Troughton brings to the role of everyman Winston Smith a gravitas shared by a number of actors who have inherited the role since the very first radio adaptation in 1949, starring David Niven. Of course Orwell’s story is not an ongoing series like Doctor Who, but it has remained remarkably relevant to every generation post-World War II, and like the Doctor’s character, has been constantly re-imagined in adaptations on radio, film, and television. The conditions of government repression, censorship, and mass surveillance Orwell foresaw have seemed imminent, if not fully realized, in the decades following the novel’s 1948 publication, though the adjective “Orwellian” and many of the novel’s coinages have suffered a good deal through overuse and misapplication.

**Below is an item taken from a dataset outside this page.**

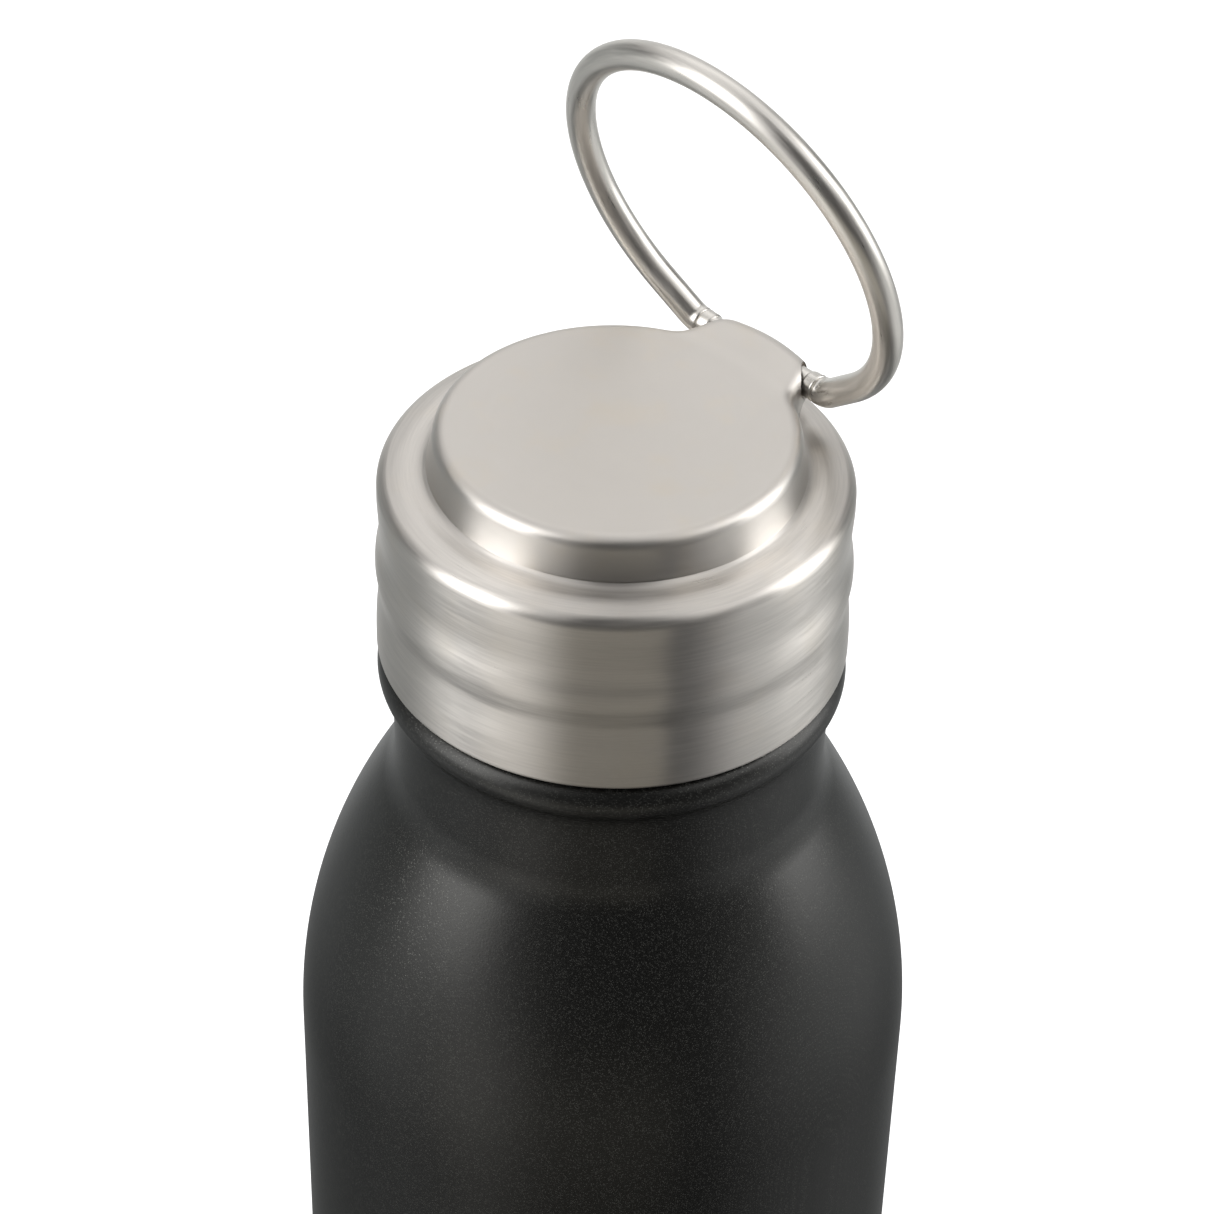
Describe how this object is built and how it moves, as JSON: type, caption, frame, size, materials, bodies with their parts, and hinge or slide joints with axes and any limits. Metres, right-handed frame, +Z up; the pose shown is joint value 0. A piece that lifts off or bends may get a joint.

Just as the first radio play of 1984 warned of a “disturbing broadcast,” this 1965 version begins, “The following play is not suitable for those of a nervous disposition.” It’s interesting that even this long after the novel’s publication, and in the midst of the swinging sixties, Orwell’s dystopian fable still had the power to shock. Or at least the producers of this broadcast thought so. Perhaps we’ve been so thoroughly inured to the prospects Orwell warned of that revelations of the NSA’s massive data collection, or of the global expropriation disclosed by the Panama Papers, or of any number of nefarious government dealings often elicit a cynical shrug from the average person. Those who do express alarm at such documented abuses are often branded… well, alarmists.
But then again, we keep returning to Orwell.
Continuing in the tradition begun by David Niven and carried forward by Patrick Troughton (and on film by Edmond O’Brien and John Hurt), another respected British actor recently took on the role of Winston Smith in a BBC 4 radio adaptation three years ago. This time the actor was Christopher Eccleston, who also, it turns out, once played Doctor Who.